* [DATA SUPPLIED]:
------------------------------------
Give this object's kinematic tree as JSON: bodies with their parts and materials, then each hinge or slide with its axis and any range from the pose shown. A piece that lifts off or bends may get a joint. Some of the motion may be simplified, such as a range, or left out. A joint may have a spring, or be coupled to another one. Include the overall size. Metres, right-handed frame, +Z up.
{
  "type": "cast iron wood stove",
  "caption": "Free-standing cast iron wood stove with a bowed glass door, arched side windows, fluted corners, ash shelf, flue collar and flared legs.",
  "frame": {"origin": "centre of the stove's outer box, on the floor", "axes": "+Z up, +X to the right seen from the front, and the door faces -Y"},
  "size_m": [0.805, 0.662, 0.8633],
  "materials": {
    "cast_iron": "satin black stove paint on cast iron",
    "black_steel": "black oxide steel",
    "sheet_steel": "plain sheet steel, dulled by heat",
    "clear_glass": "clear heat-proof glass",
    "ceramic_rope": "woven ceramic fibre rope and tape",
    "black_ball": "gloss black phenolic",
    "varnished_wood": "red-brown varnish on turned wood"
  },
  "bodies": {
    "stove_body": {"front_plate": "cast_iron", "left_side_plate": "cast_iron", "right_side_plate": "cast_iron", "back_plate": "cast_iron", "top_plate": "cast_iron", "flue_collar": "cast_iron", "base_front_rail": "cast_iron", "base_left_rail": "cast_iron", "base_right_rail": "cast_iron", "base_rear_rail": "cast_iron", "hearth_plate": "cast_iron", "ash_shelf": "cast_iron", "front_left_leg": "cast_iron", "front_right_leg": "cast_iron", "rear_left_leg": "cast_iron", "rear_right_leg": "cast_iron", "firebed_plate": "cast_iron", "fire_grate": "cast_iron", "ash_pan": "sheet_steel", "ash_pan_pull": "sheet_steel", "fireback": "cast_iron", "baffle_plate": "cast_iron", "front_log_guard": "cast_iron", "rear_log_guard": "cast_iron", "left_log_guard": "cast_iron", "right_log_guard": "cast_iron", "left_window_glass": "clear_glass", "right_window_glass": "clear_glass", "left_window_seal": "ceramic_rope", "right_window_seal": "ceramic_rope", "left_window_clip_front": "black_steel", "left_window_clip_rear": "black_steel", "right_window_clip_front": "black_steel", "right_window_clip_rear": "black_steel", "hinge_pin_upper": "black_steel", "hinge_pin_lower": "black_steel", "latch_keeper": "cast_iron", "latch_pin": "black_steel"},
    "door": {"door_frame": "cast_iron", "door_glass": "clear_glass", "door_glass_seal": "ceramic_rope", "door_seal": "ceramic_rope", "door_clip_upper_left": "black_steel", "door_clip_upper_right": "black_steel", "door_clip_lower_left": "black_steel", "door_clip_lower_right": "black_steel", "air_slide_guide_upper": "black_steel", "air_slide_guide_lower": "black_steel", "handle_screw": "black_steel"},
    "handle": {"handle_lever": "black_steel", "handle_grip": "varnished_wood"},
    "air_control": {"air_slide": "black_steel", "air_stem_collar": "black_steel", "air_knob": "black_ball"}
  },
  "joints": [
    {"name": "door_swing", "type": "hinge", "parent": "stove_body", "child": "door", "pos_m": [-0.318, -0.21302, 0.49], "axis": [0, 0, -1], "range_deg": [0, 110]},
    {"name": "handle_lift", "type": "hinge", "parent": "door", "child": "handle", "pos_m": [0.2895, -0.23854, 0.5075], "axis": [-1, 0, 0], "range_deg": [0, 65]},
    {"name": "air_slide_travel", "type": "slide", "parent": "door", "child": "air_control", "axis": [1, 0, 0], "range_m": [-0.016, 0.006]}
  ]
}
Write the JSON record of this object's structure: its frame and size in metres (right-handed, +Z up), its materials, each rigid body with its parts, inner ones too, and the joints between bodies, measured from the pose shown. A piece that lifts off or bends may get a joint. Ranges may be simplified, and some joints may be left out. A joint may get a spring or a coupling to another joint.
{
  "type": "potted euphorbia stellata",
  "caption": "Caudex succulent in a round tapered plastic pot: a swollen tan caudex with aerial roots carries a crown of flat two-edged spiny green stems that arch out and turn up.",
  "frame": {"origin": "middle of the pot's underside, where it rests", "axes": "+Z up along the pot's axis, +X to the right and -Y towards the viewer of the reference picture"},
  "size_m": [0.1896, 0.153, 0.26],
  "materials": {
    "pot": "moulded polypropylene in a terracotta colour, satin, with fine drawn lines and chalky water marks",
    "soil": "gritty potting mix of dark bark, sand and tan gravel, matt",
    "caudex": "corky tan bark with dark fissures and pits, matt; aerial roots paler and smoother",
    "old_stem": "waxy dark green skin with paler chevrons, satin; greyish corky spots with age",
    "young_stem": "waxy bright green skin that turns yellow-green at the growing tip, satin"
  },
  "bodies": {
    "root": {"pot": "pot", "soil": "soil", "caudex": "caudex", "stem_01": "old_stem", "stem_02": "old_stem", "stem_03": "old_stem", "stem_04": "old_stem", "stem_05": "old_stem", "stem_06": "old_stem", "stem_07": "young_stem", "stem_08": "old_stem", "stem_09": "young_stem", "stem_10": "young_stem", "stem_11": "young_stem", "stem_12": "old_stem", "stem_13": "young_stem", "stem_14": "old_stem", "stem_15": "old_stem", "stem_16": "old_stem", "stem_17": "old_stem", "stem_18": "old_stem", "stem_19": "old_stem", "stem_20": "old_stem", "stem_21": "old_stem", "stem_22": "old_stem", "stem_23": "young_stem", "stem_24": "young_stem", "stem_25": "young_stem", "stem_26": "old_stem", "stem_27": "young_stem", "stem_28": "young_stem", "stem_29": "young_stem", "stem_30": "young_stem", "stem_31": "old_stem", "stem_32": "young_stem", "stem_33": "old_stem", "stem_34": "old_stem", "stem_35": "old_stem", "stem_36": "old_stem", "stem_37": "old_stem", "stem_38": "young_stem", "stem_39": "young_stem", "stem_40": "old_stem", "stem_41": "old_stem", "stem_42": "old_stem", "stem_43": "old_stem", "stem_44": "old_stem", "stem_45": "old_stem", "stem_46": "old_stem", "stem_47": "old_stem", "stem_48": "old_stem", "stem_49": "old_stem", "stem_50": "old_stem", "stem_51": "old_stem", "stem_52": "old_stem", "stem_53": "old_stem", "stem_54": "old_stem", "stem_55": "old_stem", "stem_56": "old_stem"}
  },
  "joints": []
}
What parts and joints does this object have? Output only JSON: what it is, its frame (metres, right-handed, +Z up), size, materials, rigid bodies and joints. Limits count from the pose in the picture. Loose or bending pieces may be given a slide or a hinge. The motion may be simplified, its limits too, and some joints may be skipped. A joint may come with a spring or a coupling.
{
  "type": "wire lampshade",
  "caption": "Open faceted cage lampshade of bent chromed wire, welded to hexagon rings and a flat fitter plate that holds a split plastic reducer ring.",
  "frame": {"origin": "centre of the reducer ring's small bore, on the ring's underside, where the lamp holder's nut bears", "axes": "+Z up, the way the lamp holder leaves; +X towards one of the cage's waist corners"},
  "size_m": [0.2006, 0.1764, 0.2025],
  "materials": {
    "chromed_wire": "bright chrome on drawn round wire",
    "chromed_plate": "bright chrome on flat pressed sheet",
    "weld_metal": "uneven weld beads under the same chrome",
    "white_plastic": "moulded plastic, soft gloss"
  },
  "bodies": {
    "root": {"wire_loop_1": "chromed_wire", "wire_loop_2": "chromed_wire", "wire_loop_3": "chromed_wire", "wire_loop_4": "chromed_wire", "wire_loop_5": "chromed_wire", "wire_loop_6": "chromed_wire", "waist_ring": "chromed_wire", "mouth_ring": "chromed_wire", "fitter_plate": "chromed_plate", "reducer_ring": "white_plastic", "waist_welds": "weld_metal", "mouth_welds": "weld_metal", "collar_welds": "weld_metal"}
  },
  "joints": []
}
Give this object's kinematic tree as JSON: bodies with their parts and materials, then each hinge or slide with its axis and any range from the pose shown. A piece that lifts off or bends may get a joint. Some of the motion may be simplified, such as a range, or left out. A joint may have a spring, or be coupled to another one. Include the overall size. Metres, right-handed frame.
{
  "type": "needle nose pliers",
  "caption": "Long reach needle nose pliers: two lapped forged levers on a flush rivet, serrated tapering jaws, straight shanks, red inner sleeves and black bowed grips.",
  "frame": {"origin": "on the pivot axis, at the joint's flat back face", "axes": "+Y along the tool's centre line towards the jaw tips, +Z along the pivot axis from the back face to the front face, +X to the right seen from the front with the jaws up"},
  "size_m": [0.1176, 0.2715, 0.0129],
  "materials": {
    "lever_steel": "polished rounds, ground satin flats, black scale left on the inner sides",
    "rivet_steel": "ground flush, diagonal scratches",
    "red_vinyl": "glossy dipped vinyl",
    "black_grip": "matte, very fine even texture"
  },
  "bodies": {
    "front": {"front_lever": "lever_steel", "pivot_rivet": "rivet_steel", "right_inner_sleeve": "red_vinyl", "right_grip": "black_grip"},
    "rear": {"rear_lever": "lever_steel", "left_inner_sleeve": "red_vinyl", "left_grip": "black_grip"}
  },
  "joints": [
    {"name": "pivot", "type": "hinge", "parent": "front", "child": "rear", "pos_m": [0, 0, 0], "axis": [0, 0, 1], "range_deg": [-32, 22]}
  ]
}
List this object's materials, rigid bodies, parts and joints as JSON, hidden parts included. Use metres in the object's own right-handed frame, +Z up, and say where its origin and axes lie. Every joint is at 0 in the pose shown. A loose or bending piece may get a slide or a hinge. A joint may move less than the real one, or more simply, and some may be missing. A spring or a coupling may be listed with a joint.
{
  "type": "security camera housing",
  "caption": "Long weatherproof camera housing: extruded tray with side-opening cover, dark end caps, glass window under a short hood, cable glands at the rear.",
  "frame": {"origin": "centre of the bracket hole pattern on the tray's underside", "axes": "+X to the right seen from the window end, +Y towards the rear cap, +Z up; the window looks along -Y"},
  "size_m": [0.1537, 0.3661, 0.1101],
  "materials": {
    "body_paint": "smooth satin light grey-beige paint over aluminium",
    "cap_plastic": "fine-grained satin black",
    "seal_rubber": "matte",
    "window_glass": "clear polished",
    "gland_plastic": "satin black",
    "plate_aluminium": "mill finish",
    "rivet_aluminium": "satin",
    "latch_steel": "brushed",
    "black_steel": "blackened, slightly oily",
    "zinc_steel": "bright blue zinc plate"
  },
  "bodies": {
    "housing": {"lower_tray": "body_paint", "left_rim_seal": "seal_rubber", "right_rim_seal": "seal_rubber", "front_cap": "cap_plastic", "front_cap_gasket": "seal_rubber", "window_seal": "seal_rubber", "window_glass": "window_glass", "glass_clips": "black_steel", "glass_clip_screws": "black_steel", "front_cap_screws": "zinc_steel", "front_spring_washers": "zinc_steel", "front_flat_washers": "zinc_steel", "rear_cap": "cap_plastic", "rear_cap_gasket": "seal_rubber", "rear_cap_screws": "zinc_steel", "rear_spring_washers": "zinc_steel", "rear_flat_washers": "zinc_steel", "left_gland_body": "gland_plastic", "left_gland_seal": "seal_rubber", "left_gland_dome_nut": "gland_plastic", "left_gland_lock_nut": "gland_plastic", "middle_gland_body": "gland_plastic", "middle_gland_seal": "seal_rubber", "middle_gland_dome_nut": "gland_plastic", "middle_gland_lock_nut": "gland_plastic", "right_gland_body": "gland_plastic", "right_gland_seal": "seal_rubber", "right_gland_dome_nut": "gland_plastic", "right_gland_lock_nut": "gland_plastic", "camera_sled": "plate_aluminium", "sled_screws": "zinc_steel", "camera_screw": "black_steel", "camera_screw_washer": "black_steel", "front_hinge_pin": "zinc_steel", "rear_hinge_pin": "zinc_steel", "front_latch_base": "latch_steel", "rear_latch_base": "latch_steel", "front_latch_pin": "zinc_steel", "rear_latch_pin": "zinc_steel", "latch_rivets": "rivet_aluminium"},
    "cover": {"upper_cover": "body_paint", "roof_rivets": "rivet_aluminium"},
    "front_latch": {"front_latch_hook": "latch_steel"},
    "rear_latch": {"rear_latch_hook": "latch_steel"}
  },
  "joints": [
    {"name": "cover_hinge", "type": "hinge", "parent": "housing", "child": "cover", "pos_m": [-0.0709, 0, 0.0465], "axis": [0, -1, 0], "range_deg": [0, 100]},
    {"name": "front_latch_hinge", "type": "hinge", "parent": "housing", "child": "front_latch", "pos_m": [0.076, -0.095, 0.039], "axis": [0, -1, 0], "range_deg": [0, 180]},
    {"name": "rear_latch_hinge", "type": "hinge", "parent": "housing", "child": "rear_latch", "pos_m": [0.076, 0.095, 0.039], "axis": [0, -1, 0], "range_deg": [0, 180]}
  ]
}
------------------------------------
* [TASK REQUIREMENTS]: Work out how many lines of the data hold the string "lifts". Reply with that number alone.

* [SOLUTION FOR THIS PROBLEM]: 3